I decided I wouldn’t be able to contribute much to a discussion on the third question, “Develop social and technical capabilities to respond to abrupt changes in ecosystem services.” But when I moved to #4, “Design agricultural and aquacultural systems that provide food security while maintaining the full set of ecosystem services needed from landscapes and seascapes,” I realized that I had another contender for my top spot. Just take one of the concerns here – maintaining adequate flows and quality of fresh water. What two studies do I have going in the greenhouse you ask? Rebecca is looking at use of reclaimed water (water from wastewater treatment plants treated to Class A standards suitable for food crop irrigation) to enhance subsurface flows of water to streams. She is analyzing water quality and quantity as it passes through different soil columns. Dan is about to start a study looking at designer compost blends for use in bioretention systems to enhance water quality in these systems designed to maximize infiltration of storm water into soils.

ENVIRONMENTAL LITERACY
I’ll skip 5-8, but really want to touch on #9: “Develop a program that increases the American public’s appreciation of the basic principles of ecosystem services.” If you read this column regularly, you’ve likely read about Kristen, my PhD student, who can now officially be called Dr. McIvor. Kristen’s dissertation was about soil education in community gardens. In her introduction, I read that environmental literacy in the U.S. is very low – less than 5 percent of the people in this country can be considered as environmentally literate. As part of Kristen’s research she interviewed gardeners in Seattle and Tacoma about what products they use in their gardens and where those products come from. Tacoma has a well-established biosolids program that has developed a range of products for the home gardener. They compost yard trimmings too, but that is primarily marketed to landscapers.

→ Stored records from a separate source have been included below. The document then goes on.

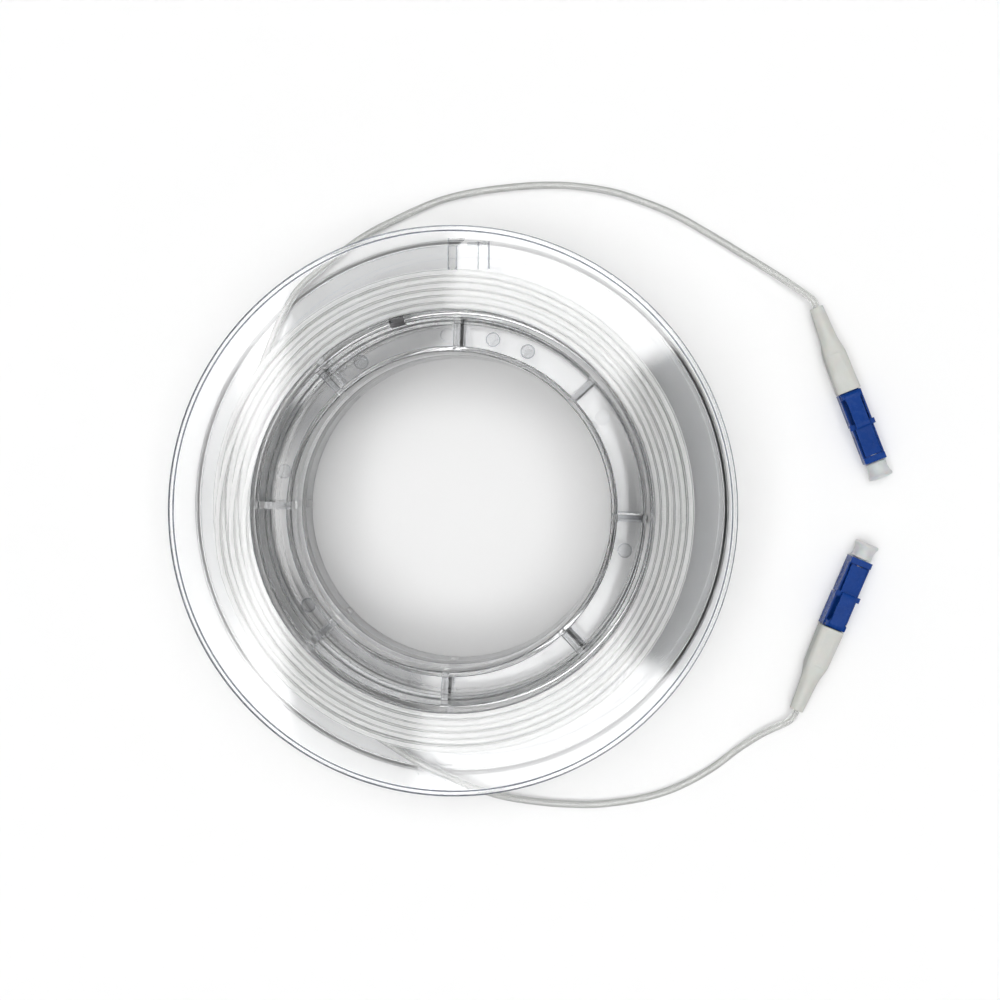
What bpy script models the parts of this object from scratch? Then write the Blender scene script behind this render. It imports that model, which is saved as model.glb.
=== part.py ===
"""Fibre optic patch cord on a clear spool: two moulded spool halves, the wound cord, and two
free tails that end in LC plugs with boots and dust caps.

Metres, +Z up. The origin is the middle of the spool's underside, on the surface it lies on.
"""

import math

import bmesh
import bpy
import numpy as np
from mathutils import Matrix, Vector

# Clearance that pieces which touch keep between them.
TOUCH_GAP = 0.0003

# Spool, made of two halves that meet at mid-height.
SPOOL_DIAMETER = 0.150
SPOOL_HEIGHT = 0.036
BORE_DIAMETER = 0.084
BORE_WALL = 0.0015
HUB_DIAMETER = 0.1058
HUB_WALL = 0.0021
FLANGE_THICKNESS = 0.0018
RIM_WIDTH = 0.0014
RIM_PROUD = 0.0005
WEB_THICKNESS = 0.0016
POCKET_DEPTH = 0.0100
RIB_COUNT = 8
RIB_THICKNESS = 0.00185
RIB_ANGLE = math.radians(-2)
RIB_BITE = 0.0007
SPOOL_SEGMENTS = 64

# Radial slot through the upper flange, and the cord window in the upper hub wall.
SLOT_WIDTH = 0.0020
SLOT_LENGTH = 0.0081
SLOT_RIM_MARGIN = 0.0034
SLOT_ANGLE = math.radians(89.6)
WINDOW_WIDTH = 0.0040
WINDOW_DEPTH = 0.0045
WINDOW_ANGLE = math.radians(105.8)

# Cord and its winding, in layers that nest in each other's grooves. Every other layer lies half
# a turn higher, so it stands proud on the upper end, and the layers between them on the lower.
CORD_DIAMETER = 0.0020
WINDING_LAYERS = 6
LAYER_FLAT = 0.0014
TURN_GROOVE = 0.0006
WINDING_SEGMENTS = 48
ROUTE_STEP = 0.0045
END_STRAIGHT = 0.0015
CORD_BEVEL_STEPS = 2

# Each tail's route, chosen by hand: off the winding, over the lower flange's rim, down to the
# surface and up into the boot.
TAIL_A_ROUTE = [
    (-0.0613, 0.0223, 0.0038), (-0.0579, 0.0334, 0.0038), (-0.0540, 0.0437, 0.0038),
    (-0.0499, 0.0535, 0.0038), (-0.0449, 0.0615, 0.0036), (-0.0371, 0.0684, 0.0027),
    (-0.0282, 0.0754, 0.0017), (-0.0190, 0.0804, 0.0012), (-0.0051, 0.0863, 0.00105),
    (0.0092, 0.0891, 0.00105), (0.0262, 0.0902, 0.00105), (0.0405, 0.0886, 0.00105),
    (0.0502, 0.0857, 0.00105), (0.0599, 0.0817, 0.00105), (0.0696, 0.0762, 0.00105),
    (0.0794, 0.0702, 0.00115), (0.0880, 0.0648, 0.0017), (0.0938, 0.0608, 0.0026),
    (0.0966, 0.0588, 0.0032), (0.09805, 0.05737, 0.0035), (0.09863, 0.05588, 0.0035),
]
TAIL_B_ROUTE = [
    (-0.0364, -0.0540, 0.0038), (-0.0310, -0.0583, 0.0038), (-0.0243, -0.0634, 0.0038),
    (-0.0191, -0.0668, 0.0038), (-0.0112, -0.0716, 0.0038), (-0.0033, -0.0752, 0.0037),
    (0.0038, -0.0785, 0.0030), (0.0121, -0.0812, 0.0019), (0.0210, -0.0827, 0.0012),
    (0.0295, -0.0834, 0.00105), (0.0393, -0.0833, 0.00105), (0.0508, -0.0816, 0.00105),
    (0.0598, -0.0788, 0.00105), (0.0696, -0.0736, 0.00105), (0.0784, -0.0670, 0.0012),
    (0.0844, -0.0630, 0.0018), (0.0890, -0.0606, 0.0028), (0.0917, -0.0591, 0.0035),
    (0.09297, -0.05769, 0.00386), (0.09359, -0.05621, 0.00386),
]

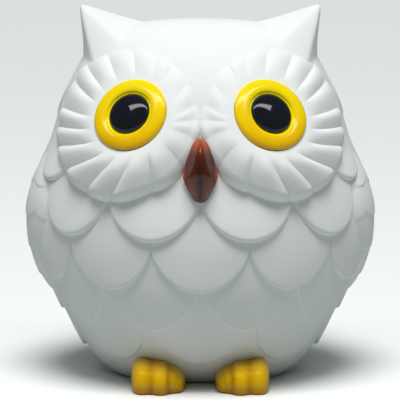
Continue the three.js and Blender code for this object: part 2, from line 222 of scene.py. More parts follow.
@dataclass
class Skin:
    """The body's plain skin, before feathers, discs and ears: an upright egg with an oval section."""

    # Height, half width, depth in front of the axis and depth behind it.
    sections: tuple[tuple[float, float, float, float], ...] = (
        (0.0, 38.9, 27.0, 28.0),
        (4.0, 43.8, 32.4, 34.0),
        (13.0, 50.9, 40.2, 42.5),
        (26.0, 58.0, 50.2, 52.0),
        (42.0, 66.0, 58.6, 59.5),
        (58.0, 71.4, 62.0, 62.6),
        (72.0, 72.6, 62.6, 63.2),
        (88.0, 70.2, 60.6, 62.0),
        (104.0, 64.6, 58.0, 59.0),
        (118.0, 61.2, 54.2, 55.5),
        (131.0, 56.2, 48.0, 50.0),
        (142.0, 50.0, 38.6, 41.0),
        (150.0, 42.0, 28.0, 31.0),
        (155.0, 28.0, 16.5, 19.0),
        (157.0, 0.0, 0.0, 0.0),
    )
    samples: int = 260  # between two neighbouring sections
    side_turn: float = 0.9  # share of the half width past which a straight-on layout wraps round
    table: np.ndarray = field(init=False)

    def __post_init__(self) -> None:
        """Draws one smooth curve through the sections, level across the crown."""
        rows = np.array(self.sections)
        past = rows[-2] * [1.0, -1.0, -1.0, -1.0]
        points = np.vstack([2 * rows[0] - rows[1], rows, past])
        spans = []
        for i in range(len(rows) - 1):
            spans.append(self._span(points[i : i + 4]))
        self.table = np.vstack(spans + [rows[-1:]])

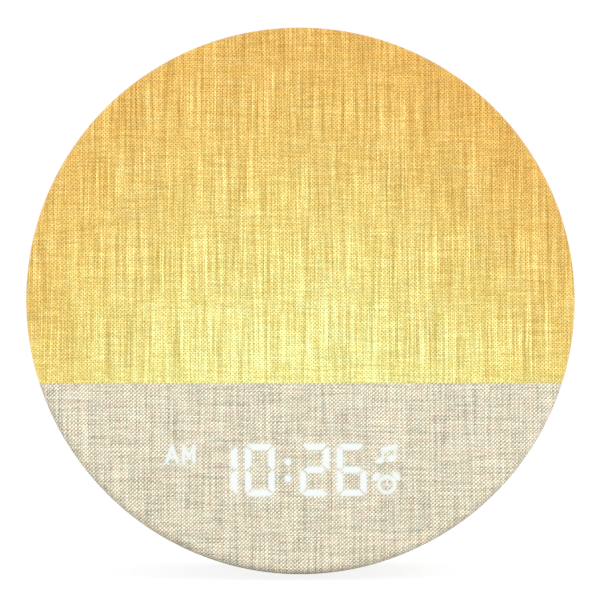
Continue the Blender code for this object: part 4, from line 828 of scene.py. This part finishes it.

Seattle is just the opposite. The food and yard trimmings compost is sold and marketed to gardeners (and the DOT, the utility company, etc.). The biosolids compost on the other hand, is primarily sold wholesale. What Kristen found was that the people in Tacoma use the biosolids product and know all about wastewater treatment whereas the people in Seattle use the food-yard trimmings compost and know all about what is appropriate to put in that bin and how compost is made. The Tacoma people knew very little about composting and the Seattle people knew very little about wastewater treatment. When people use the product, they learn about the process. If utilities make a product geared to the residents of their communities from their organic residuals, they will not only find eager customers, but will also start a process of understanding of where that product came from. Environmental awareness in urban areas can come as part of this cycle. You can start teaching people about the importance of ecological processes by teaching them about the products that they help to produce.
I have several weeks to make my final top three selections for the Keck Center conference. And there is a chance we may even get a few days of summer weather here in Seattle, so that southern California won’t sound so nice. But the topics of this conference speak very clearly to what readers of this magazine do, each and every day. And come November, whatever group I end up in, I will make that message clear.